▶ EXERCISE AIM
From the listing below, copy only the lines running from the line that contains "closing_link_guide_plates();" to the line that contains "obj.matrix_parent_inverse = Matrix.Identity(4)", both included.

▶ INFORMATION SHOWN
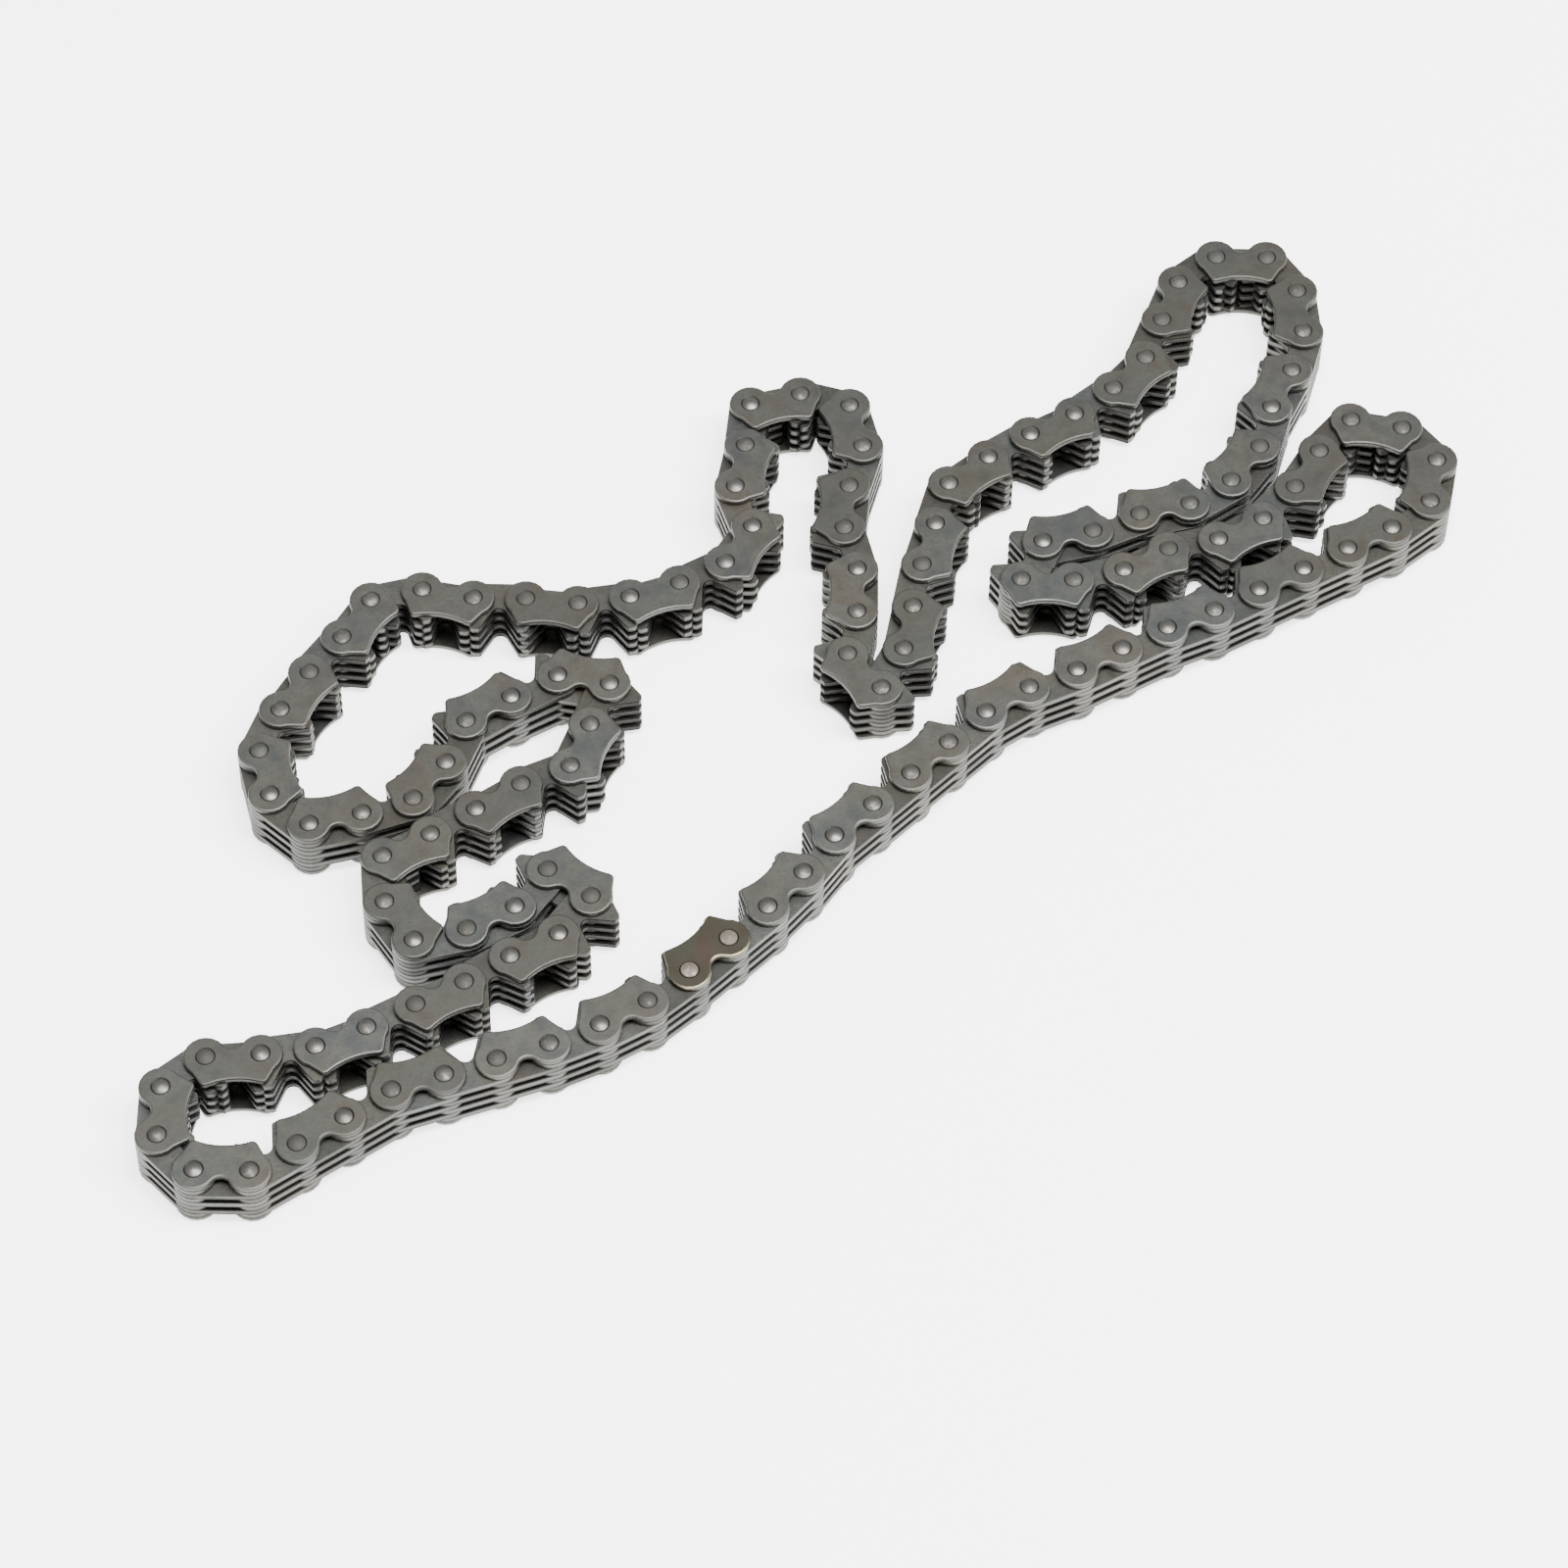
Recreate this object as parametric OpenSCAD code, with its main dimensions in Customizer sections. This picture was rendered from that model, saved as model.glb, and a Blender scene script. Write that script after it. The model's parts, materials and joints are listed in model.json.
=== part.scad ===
// Silent timing chain with inverted teeth, an endless loop lying on its side in a loose heap.
// Rows of toothed plates take turns along the loop. A guide row has a guide plate on each face, the
// inner plates between them and a pin at each end. A joint row has the plates that swing on the pins.
// Sizes are in millimetres. Every pin stands upright, and the teeth point to the inside of the loop.

/* [Chain] */
// Distance from pin to pin along the chain
pitch = 6.35; // [6.2:0.05:7]
// Plates in a joint row, one more than the inner plates of a guide row
joint_plates = 4; // [2:1:6]
// Thickness of a joint plate or an inner plate
plate_t = 0.82; // [0.6:0.01:1.2]
// Thickness of a guide plate
guide_t = 0.75; // [0.5:0.01:1.2]
// Running gap between neighbouring plates
side_gap = 0.03; // [0.02:0.01:0.1]

/* [Toothed plates] */
// Radius of the plate's end round its pin
plate_end_r = 2.6; // [2.2:0.05:2.7]
// Height of the tooth tips above the pins
tooth_h = 4.2; // [3.8:0.05:4.3]
// Lean of a tooth's outer flank, in degrees
flank_angle = 30; // [28:1:34]
// Distance of the outer flank from the pin's axis
flank_reach = 2.2; // [1.9:0.05:2.3]
// Rounding of a tooth's outer tip
tip_r = 0.6; // [0.4:0.05:0.8]
// Rounding of a tooth's inner tip
inner_tip_r = 0.35; // [0.2:0.05:0.45]
// Distance of a tooth's inner side from the pin's axis
tooth_side = 1.4; // [1.2:0.05:1.7]
// Height of the bottom of the gap between the teeth
crotch_h = 2; // [1.6:0.05:2.5]
// Rounding at the bottom of the gap between the teeth
crotch_r = 0.8; // [0.4:0.05:1.1]

/* [Guide plates] */
// Radius of the guide plate's end round its pin
guide_end_r = 2.6; // [2.3:0.05:2.7]
// Height of the guide plate's blunt tips above the pins
guide_tip_h = 3.85; // [3.6:0.05:4]
// Distance of the guide plate's outer flank from the pin's axis
guide_reach = 2.4; // [2:0.05:2.4]
// Rounding of the guide plate's tips
guide_tip_r = 0.55; // [0.4:0.05:0.7]
// Height of the shallow dip between the tips
dip_h = 3.25; // [2.9:0.05:3.5]
// How far below the pins the waist of the back comes
waist_h = 0.9; // [0.6:0.05:1.3]

/* [Pins] */
// Diameter of a pin
pin_d = 2.1; // [1.6:0.05:2.4]
// Radial clearance of a pin in a joint plate or an inner plate
pin_clear = 0.05; // [0.03:0.01:0.08]
// Radial clearance of a pin in its guide plates
seat_clear = 0.03; // [0.02:0.01:0.05]
// Rise of the domed end above the guide plate
dome_rise = 0.25; // [0.1:0.01:0.4]
// Drop of the domed end from its middle to the pin's edge
dome_drop = 0.2; // [0.1:0.01:0.3]
// Length of the pin below the lower guide plate, on which the chain rests
foot_rise = 0.2; // [0.1:0.01:0.4]
// Chamfer round the pin's lower end
foot_chamfer = 0.15; // [0.05:0.01:0.3]
// Diameter of the countersink round a pin in the guide plate's outer face
sink_d = 2.55; // [2.3:0.05:2.9]
// Depth of the countersink
sink_depth = 0.22; // [0.1:0.01:0.3]

/* [Lay of the chain] */
// Place of the closing link's first pin, left of the middle of the heap
start_x = -15; // [-20:0.1:0]
// Place of the closing link's first pin, in front of the middle of the heap
start_y = -39.5; // [-50:0.1:0]

/* [Hidden] */
$fn = 64;
steel = [0.49, 0.48, 0.46];
dark_steel = [0.42, 0.41, 0.4];
bright_steel = [0.72, 0.71, 0.69];
bronze = [0.55, 0.42, 0.3];
rose_steel = [0.8, 0.68, 0.62];

// The lay: each list is one stiff stretch of rows, and each number is the compass heading of a row in
// degrees, anticlockwise from the right. The first stretch is the closing link.
lay = [
    [45], [45, 50, 55], [45, 45, 45, 45], [35, 25, 30, 30], [25, 30, 30], [30, 30, 40],
    [80], [130], [170], [230, 240, 230, 210], [195, 210, 195, 180],
    [65], [15, 25, 15, 35], [55, 75, 65, 75], [95], [125], [180], [220],
    [250, 250], [230, 220], [210, 215, 220], [255, 255, 260, 260], [245],
    [130], [80, 90, 105], [85, 75], [105], [165], [195], [265, 260, 290],
    [240], [210, 200, 190], [175, 180, 170], [195], [240, 235, 240, 250],
    [285], [320], [15, 20], [55, 70], [35, 30], [350],
    [250, 250], [205, 215, 215, 210], [275], [305], [15, 30, 55],
    [325], [235], [210, 215, 210, 210], [205, 190, 185],
    [220], [270], [315], [0], [35, 35, 35], [20, 20, 20], [25, 30, 45]
];

// Rows of a stretch, counted along the loop from the closing link, which is row 0
function rows_before(s) = s == 0 ? 0 : rows_before(s - 1) + len(lay[s - 1]);
function first_row(s) = rows_before(s);
function last_row(s) = rows_before(s) + len(lay[s]) - 1;

// Pins placed one pitch apart along the headings. The last two rows close the loop, so their pin is
// where two circles of one pitch meet.
rough = [for (stretch = lay) for (h = stretch) h];
row_count = len(rough);
function step(h) = pitch * [cos(h), sin(h)];
open_pins = [for (i = 0, p = [start_x, start_y]; i < row_count - 1; p = p + step(rough[i]), i = i + 1) p];
last_open = open_pins[row_count - 2];
gap = open_pins[0] - last_open;
gap_half = norm(gap) / 2;
gap_side = [gap.y, -gap.x] / norm(gap);
closing_pin = last_open + gap / 2 + gap_side * sqrt(pitch * pitch - gap_half * gap_half);
pins = concat(open_pins, [closing_pin]);
function next_pin(i) = pins[(i + 1) % row_count];
function heading(i) = atan2(next_pin(i).y - pins[i].y, next_pin(i).x - pins[i].x);

// How far a round stands proud of the straight sides that run into it
proud = 0.02;

// Levels of the plates, counted up from the lower guide plate
function layer_z(k) = foot_rise + guide_t + side_gap + k * (plate_t + side_gap);
layers = 2 * joint_plates - 1;
top_guide_z = layer_z(layers);
pin_top = top_guide_z + guide_t + dome_rise;
pin_r = pin_d / 2;

// Names of the stretches, with rows counted from 1
function three_digits(n) = n < 10 ? str("00", n) : n < 100 ? str("0", n) : str(n);
function row_kind(i) = i % 2 == 0 ? "guide_row_" : "joint_row_";
function stretch_name(s) =
    first_row(s) == last_row(s)
        ? str(row_kind(first_row(s)), three_digits(first_row(s) + 1))
        : str("rows_", three_digits(first_row(s) + 1), "_to_", three_digits(last_row(s) + 1));

// Moves a row's own frame, with its first pin at the origin and its second along x, to its place
module at_row(i) {
    translate([pins[i].x, pins[i].y, 0])
        rotate(heading(i))
            children();
}

// Repeats a shape mirrored about the middle of the plate
module both_ends() {
    children();
    translate([pitch, 0]) mirror([1, 0]) children();
}

// Body of a plate between its round ends: the straight outer flanks, each running into a rounded tip,
// and the back's points from the second pin's side to the first's
module plate_body(reach, height, r, back) {
    tip_y = height - r;
    tip_x = (sin(flank_angle) * tip_y - (reach - r)) / cos(flank_angle);
    out = [-cos(flank_angle), sin(flank_angle)];
    near_side = [reach * out, [tip_x, tip_y] + (r - proud) * out, [tip_x, height - proud]];
    far_side = [for (k = [2 : -1 : 0]) [pitch - near_side[k].x, near_side[k].y]];
    polygon(concat(near_side, far_side, back));
    both_ends() translate([tip_x, tip_y]) circle(r);
}

module toothed_outline() {
    gap_w = pitch - 2 * tooth_side;
    back_y = proud - plate_end_r;
    difference() {
        union() {
            both_ends() circle(plate_end_r);
            plate_body(flank_reach, tooth_h, tip_r, [[pitch, back_y], [0, back_y]]);
        }
        // gap between the teeth, with a round in each bottom corner
        translate([tooth_side, crotch_h + crotch_r]) square([gap_w, tooth_h]);
        translate([tooth_side + crotch_r, crotch_h]) square([gap_w - 2 * crotch_r, tooth_h]);
        both_ends() translate([tooth_side + crotch_r, crotch_h + crotch_r]) circle(crotch_r + proud);
        // round on the inner corner of each tip
        both_ends() translate([tooth_side - inner_tip_r, tooth_h - inner_tip_r]) difference() {
            square(2 * inner_tip_r);
            circle(inner_tip_r + proud);
        }
        both_ends() circle(pin_r + pin_clear);
    }
}

module guide_outline() {
    // arc of the dip through the middle and one tip height at the pins
    dip_drop = guide_tip_h - dip_h;
    dip_r = (pow(pitch / 2, 2) + dip_drop * dip_drop) / (2 * dip_drop);
    // arc of the waist, which runs out just inside both round ends
    run_out_r = guide_end_r - proud;
    waist_r = (pow(pitch / 2, 2) + waist_h * waist_h - run_out_r * run_out_r)
        / (2 * (run_out_r - waist_h));
    waist_at = [pitch / 2, -waist_h - waist_r];
    difference() {
        union() {
            both_ends() circle(guide_end_r);
            plate_body(guide_reach, guide_tip_h, guide_tip_r, [[pitch, 0], waist_at, [0, 0]]);
        }
        translate([pitch / 2, dip_h + dip_r]) circle(dip_r);
        translate(waist_at) circle(waist_r);
        both_ends() circle(pin_r + seat_clear);
    }
}

module toothed_plate() {
    linear_extrude(plate_t) toothed_outline();
}

// Cone that opens a pin hole to the countersink's width, carried on past both of its ends
module countersink() {
    hole_d = pin_d + 2 * seat_clear;
    over = 0.1;
    flare = (sink_d - hole_d) / sink_depth * over;
    translate([0, 0, guide_t - sink_depth - over])
        cylinder(h = sink_depth + 2 * over, d1 = hole_d - flare, d2 = sink_d + flare);
}

// Guide plate with its outer face up, countersunk round both pins
module guide_plate() {
    difference() {
        linear_extrude(guide_t) guide_outline();
        for (x = [0, pitch]) translate([x, 0, 0]) countersink();
    }
}

// Upper and lower guide plates of one row, back to back
module guide_plates() {
    translate([0, 0, top_guide_z]) guide_plate();
    translate([0, 0, foot_rise + guide_t]) mirror([0, 0, 1]) guide_plate();
}

module inner_plates() {
    for (k = [1 : 2 : layers - 2]) translate([0, 0, layer_z(k)]) toothed_plate();
}

// One pin: chamfered flat foot, straight shank, domed top
module pin() {
    dome_r = (pin_r * pin_r + dome_drop * dome_drop) / (2 * dome_drop);
    rotate_extrude() {
        intersection() {
            translate([0, pin_top - 2 * dome_drop]) square([pin_r, 2 * dome_drop]);
            translate([0, pin_top - dome_r]) circle(dome_r);
        }
        polygon([
            [0, 0],
            [pin_r - foot_chamfer, 0],
            [pin_r, foot_chamfer],
            [pin_r, pin_top - dome_drop],
            [0, pin_top - dome_drop]
        ]);
    }
}

module pin_pair() {
    for (x = [0, pitch]) translate([x, 0, 0]) pin();
}

module guide_row(i) {
    color(steel) at_row(i) guide_plates();
    color(dark_steel) at_row(i) inner_plates();
    color(bright_steel) at_row(i) pin_pair();
}

module joint_row(i) {
    color(dark_steel) at_row(i)
        for (k = [0 : 2 : layers - 1]) translate([0, 0, layer_z(k)]) toothed_plate();
}

// Stiff stretch of rows: even rows are guide rows
module stretch(s) {
    for (i = [first_row(s) : last_row(s)])
        if (i % 2 == 0) guide_row(i);
        else joint_row(i);
}

module closing_link_guide_plates() {
    color(bronze) at_row(0) guide_plates();
}

module closing_link_inner_plates() {
    color(dark_steel) at_row(0) inner_plates();
}

module closing_link_pins() {
    color(rose_steel) at_row(0) pin_pair();
}

closing_link_guide_plates();
closing_link_inner_plates();
closing_link_pins();
for (s = [1 : len(lay) - 1])
    stretch(s);
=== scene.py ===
import json
import math
import random

import bmesh
import bpy
from mathutils import Matrix, Vector


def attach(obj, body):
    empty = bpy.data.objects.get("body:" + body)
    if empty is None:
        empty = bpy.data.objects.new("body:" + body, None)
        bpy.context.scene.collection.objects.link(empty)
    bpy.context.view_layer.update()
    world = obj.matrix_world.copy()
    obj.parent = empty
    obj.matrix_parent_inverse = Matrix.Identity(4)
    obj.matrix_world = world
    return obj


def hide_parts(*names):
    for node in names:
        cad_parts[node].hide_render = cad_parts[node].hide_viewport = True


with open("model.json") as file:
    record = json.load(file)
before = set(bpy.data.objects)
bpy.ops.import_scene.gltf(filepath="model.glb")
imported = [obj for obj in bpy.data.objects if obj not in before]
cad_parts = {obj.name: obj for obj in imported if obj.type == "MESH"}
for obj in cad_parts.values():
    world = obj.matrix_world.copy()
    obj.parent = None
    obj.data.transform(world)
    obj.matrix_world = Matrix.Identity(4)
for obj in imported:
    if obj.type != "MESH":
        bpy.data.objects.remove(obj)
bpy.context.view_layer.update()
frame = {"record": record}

# ---------------------------------------------------------------- inner plates and joint plates
# The chain's body: flat plates with two teeth, blanked from hardened steel strip and tumbled.
# Three inner plates sit between the guide plates of one row, and four joint plates swing on the
# pins of the next. The press leaves a rolled rim, and a bright and a torn band on the cut side.

# Sizes are in millimetres and angles in degrees, and row_place turns them into metres.
PER_METRE = 1000
PITCH, LAYERS = 6.35, 7
HALF = PITCH / 2
PLATE_T, GUIDE_T, SIDE_GAP, FOOT_RISE = 0.82, 0.75, 0.03, 0.2
PIN_R, SWING_GAP = 1.05, 0.05
END_R, TOOTH_H, FLANK_ANGLE, FLANK_REACH, TIP_R = 2.6, 4.2, 30, 2.2, 0.6
GAP_REACH, GAP_R, INNER_TIP_R = 0.84, 0.95, 0.35
RIM_OVER, RIM_UNDER = 0.07, 0.04

# How finely the rounds are drawn
END_STEPS, TIP_STEPS, GAP_STEPS, HOLE_SIDES = 11, 3, 4, 12
WELD = 0.001

# How worn a face is, with painted light: 1 a worn rim with a painted highlight, 0 a plain face,
# less painted shade
WORN_AND_SHEEN, SINK_SHADE, GAP_SHADE = 1.0, -0.3, -1.0


def draw_line(bm, last, x, y):
    """Goes on from a corner of the outline in a straight line to x, y, in millimetres."""
    corner = bm.verts.new((x, y, 0))
    bm.edges.new((last, corner))
    return corner


def draw_arc(bm, last, centre, degrees, steps):
    """Goes on from a corner of the outline in an arc round centre, anticlockwise if positive."""
    turned = bmesh.ops.spin(bm, geom=[last], cent=(*centre, 0), axis=(0, 0, 1),
                            angle=math.radians(degrees), steps=steps)
    return next(g for g in turned["geom_last"] if isinstance(g, bmesh.types.BMVert))


def draw_end(bm, last, end_r, reach, height, tip_r, from_angle):
    """The round end from from_angle, the straight flank and the tip's round, up to its top."""
    meet = 180 - FLANK_ANGLE - math.degrees(math.acos(reach / end_r))
    last = draw_arc(bm, last, (-HALF, 0), meet - 360 - from_angle, END_STEPS)
    lean = math.radians(FLANK_ANGLE)
    tip_y = height - tip_r
    tip_x = (math.sin(lean) * tip_y - (reach - tip_r)) / math.cos(lean) - HALF
    last = draw_line(bm, last, tip_x - tip_r * math.cos(lean), tip_y + tip_r * math.sin(lean))
    return draw_arc(bm, last, (tip_x, tip_y), FLANK_ANGLE - 90, TIP_STEPS)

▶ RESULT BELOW
closing_link_guide_plates();
closing_link_inner_plates();
closing_link_pins();
for (s = [1 : len(lay) - 1])
    stretch(s);
=== scene.py ===
import json
import math
import random

import bmesh
import bpy
from mathutils import Matrix, Vector


def attach(obj, body):
    empty = bpy.data.objects.get("body:" + body)
    if empty is None:
        empty = bpy.data.objects.new("body:" + body, None)
        bpy.context.scene.collection.objects.link(empty)
    bpy.context.view_layer.update()
    world = obj.matrix_world.copy()
    obj.parent = empty
    obj.matrix_parent_inverse = Matrix.Identity(4)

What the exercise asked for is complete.